Derk Pereboom and I agree that the audience whose intuitions should matter in our PPR debate over his version of the manipulation argument--his Four Case argument--is the audience of open-minded and undecided inquirers. These inquirers are undecided about whether determinism undermines freedom and responsibility, and they are open to persuasion by further clarifying considerations. Upon first being confronted with the thesis of determinism, and reflecting upon the nature and conditions of moral responsibility, they are willing to acknowledge that determinism might well pose a threat. But they are neither natural compatibilists nor natural incompatibilists--that is, they are not prepared to respond to the apparent puzzle by committing to either of the opposing standard positions. Note, furthermore, that Pereboom and I are imagining our audience to be pre-theoretically unpolluted; they've not been influenced by details of and reflection on the philosophical debate. In this way, their intuitions about cases provide probative evidence speaking for or against compatibilism or incompatibilism.
Given this way of framing the debate, Pereboom takes cases like his Case 1 (Plum manipulated moment to moment to satisfy putative compatibilist sufficient conditions whereby he kills Ms. White) and his Case 2 (Plum manipulated at birth from a temporal distance to kill Ms. White) to be clarifying considerations. When presented to an audience of undecided inquirers, these cases make vivid hidden causes, as Spinoza would wish to emphasize, and thereby make clear what is going on in the normal deterministic cases as well. Pereboom contends that, given this audience, and in response to reflection upon these cases, they will and ought to move in the direction of assigning greater credence to incompatibilism. So, to cut to the chase, he wins and I lose. (This is only one of his points against me, but it is the one I want to focus upon.)

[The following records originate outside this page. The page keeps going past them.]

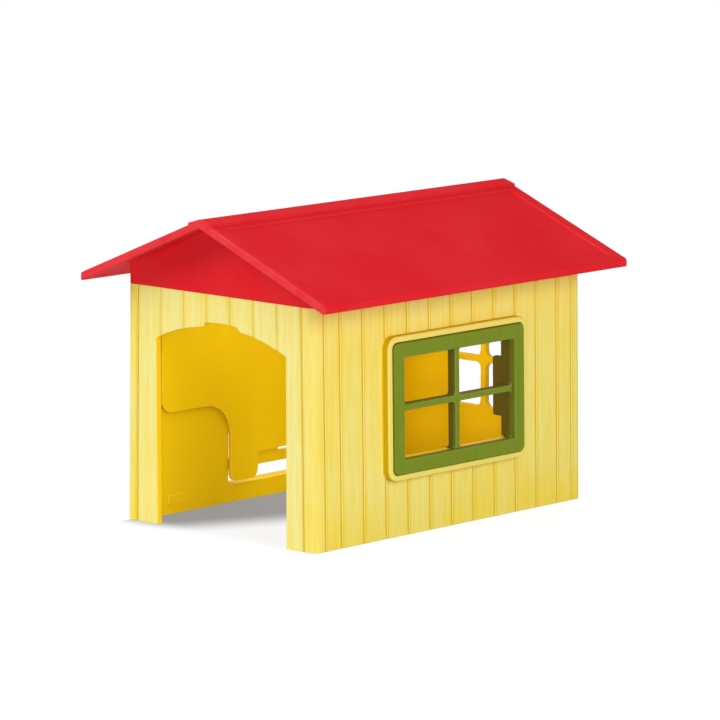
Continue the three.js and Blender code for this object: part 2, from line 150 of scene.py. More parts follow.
def metres(*lengths):
    """Lengths given in millimetres, in metres."""
    return tuple(length * MILLIMETRE for length in lengths)


def wall_outside():
    """Half width at the wall's top and half length of the walls, in metres, and their height."""
    low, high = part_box("left_wall")
    return -low.x - WALL_LEAN * MILLIMETRE, high.y, high.z


def screen(red, green, blue):
    """The linear colour of a colour given by its screen values, 0 to 255."""
    values = (red / 255, green / 255, blue / 255)
    return tuple(v / 12.92 if v <= 0.04045 else ((v + 0.055) / 1.055) ** 2.4 for v in values)


def colour_property(name, description, default):
    """A colour that the sidebar shows as a swatch."""
    return FloatVectorProperty(
        name=name, description=description, default=default, subtype="COLOR", size=3, min=0, max=1
    )


def length_property(name, description, millimetres):
    """A length that the sidebar shows in the scene's unit."""
    return FloatProperty(
        name=name,
        description=description,
        default=millimetres * MILLIMETRE,
        min=0,
        precision=5,
        subtype="DISTANCE",
        unit="LENGTH",
    )


def share_property(name, description, default):
    """A share from 0 to 1 that the sidebar shows as a slider."""
    return FloatProperty(name=name, description=description, default=default, min=0, max=1, subtype="FACTOR")


def level_property(name, description, default):
    """A brightness, where 1 is white."""
    return FloatProperty(name=name, description=description, default=default, min=0)


def power_property(name, description, watts):
    """A lamp's power."""
    return FloatProperty(name=name, description=description, default=watts, min=0, unit="POWER")


def angle_property(name, description, degrees):
    """An angle that the sidebar shows in degrees."""
    return FloatProperty(name=name, description=description, default=math.radians(degrees), unit="ROTATION")


# Settings


class KennelWallSettings(PropertyGroup):
    raw_colour: colour_property("Raw plastic", "Colour of the bare amber plastic", screen(242, 204, 14))
    coat_colour: colour_property("Coat", "Yellow coat on the outer faces", screen(245, 217, 62))
    paint_colour: colour_property("Brushed paint", "Pale paint brushed on the planks", screen(244, 235, 150))
    # Pale edges on the walls: brushed paint caught on their rounded edges.
    edge_paint_and_highlight_colour: colour_property("Rubbed edges", "Colour of edges paled by paint and painted highlight", screen(250, 224, 92))
    # The grooves' colours are set against the lamps: paler on the front, whose grooves the lamps shade, and a
    # painted shade on the other walls, whose grooves they light straight on. The groove shade darkens the
    # side grooves' hollows further with painted shade.
    front_groove: colour_property("Front grooves", "Colour of the front's grooves", screen(241, 221, 115))
    side_groove: colour_property("Side grooves", "Colour of the other walls' grooves", screen(204, 166, 20))
    groove_painted_shade: share_property("Groove painted shade", "How much darker the side grooves are inside", 0.14)
    front_cover: share_property("Front cover", "How much paint the front wall carries", 0.8)
    side_cover: share_property("Side cover", "How much paint the side and back walls carry", 0.47)
    front_blur: share_property("Front softness", "How softly the strokes end on the front wall", 0.28)
    side_blur: share_property("Side softness", "How softly they end on the other walls", 0.38)
    bare_foot: share_property("Bare foot", "How much less paint the foot of the other walls carries", 0.3)
    rim_cover: share_property("Rim cover", "How much paint the raised surround carries", 0.42)
    edge_radius: length_property("Edge radius", "Rounding of the walls' edges", 0.12)


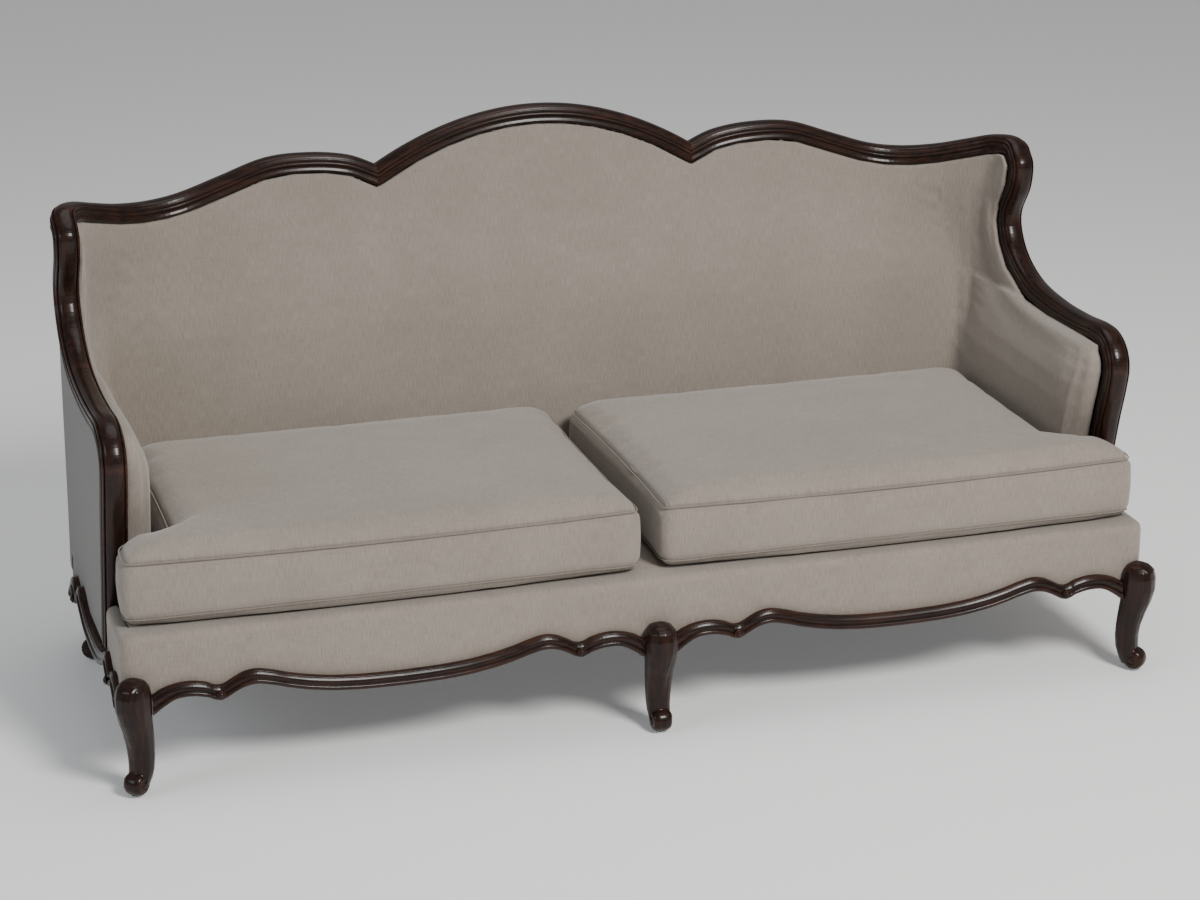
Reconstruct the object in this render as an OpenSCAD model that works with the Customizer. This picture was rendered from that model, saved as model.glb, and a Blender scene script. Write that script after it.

One way I have tied to resist Pereboom is by attending to cases that are closer to ordinary life cases, cases like Pereboom's Case 3 (Plum exposed to an indoctrinating environment during his upbringing). And I have dawn especially on cases like those Nomy Arpaly discusses, cases where something dramatic happens to a person, but in a way that leaves relevant features of her agency unimpaired, and causes changes so dramatic that a person then acts very differently than she otherwise would. Examples she offers are cases of religious conversion and the overwhelming life-altering love some parents report when their children are born. These cases, Arpaly and I think, do not confirm an incompatibilist diagnosis, and I say, in resistance to Pereboom, should count as clarifying considerations speaking on behalf of compatibilism, or at least against incompatibilism and so for retention of an agnostic stance.
Now, here is what I am especially interested in discussing. I believe that we have good philosophical reason to favor somewhat, or weigh more heavily, the intuitions elicited from closer-to-life cases as in comparison with those that are further away. The ones further away are less reliable guides to testing our conceptual competence and to informing the role of the pertinent concepts in our properly functioning application of them. So, suppose cases like Pereboom's Case 1 and Case 2 count as clarifying considerations moving an undecided audience to up its credence in the direction of incompatibilism *more strongly* than cases like my preferred Arpaly-cases move this same audience to lower its credence away from a judgment of incompatibilism. Should this count as a win for the incompatibilist? I do not think so, since as philosophers we should look more skeptically at the evidence elicited from the more bizarre cases when weighed against those that are closer to real life cases. If I am correct, then I do not think Pereboom can claim victory in his debate with me.
Here are four comments on this last paragraph: First, I've got no good argument for this thing I believe about the relative value of intuitions about these cases. It's a philosophical hunch. Any ideas? Second, note that if I am correct, this adds an interesting layer to the work done by x-phi folks. They'll need to evaluate in different ways the results of studies involving vignettes that are closer to real life cases as in comparison with those that are more bizarre. Third, all of this just assumes that we have a shared notion of what intuitions are and how they help us in philosophical theorizing. But I suspect we have no shared consensus at all on what the hell they are (been reading an excellent book on this by Herman Cappelen). Fourth, Pereboom and I favor the intuitions of the theoretically unpolluted, but is this just reckless? Consider Mele, who instead advises that we consider the judgments about cases not of the uninitiated, but of theorists who are agnostic but who have thought long and hard about this issue.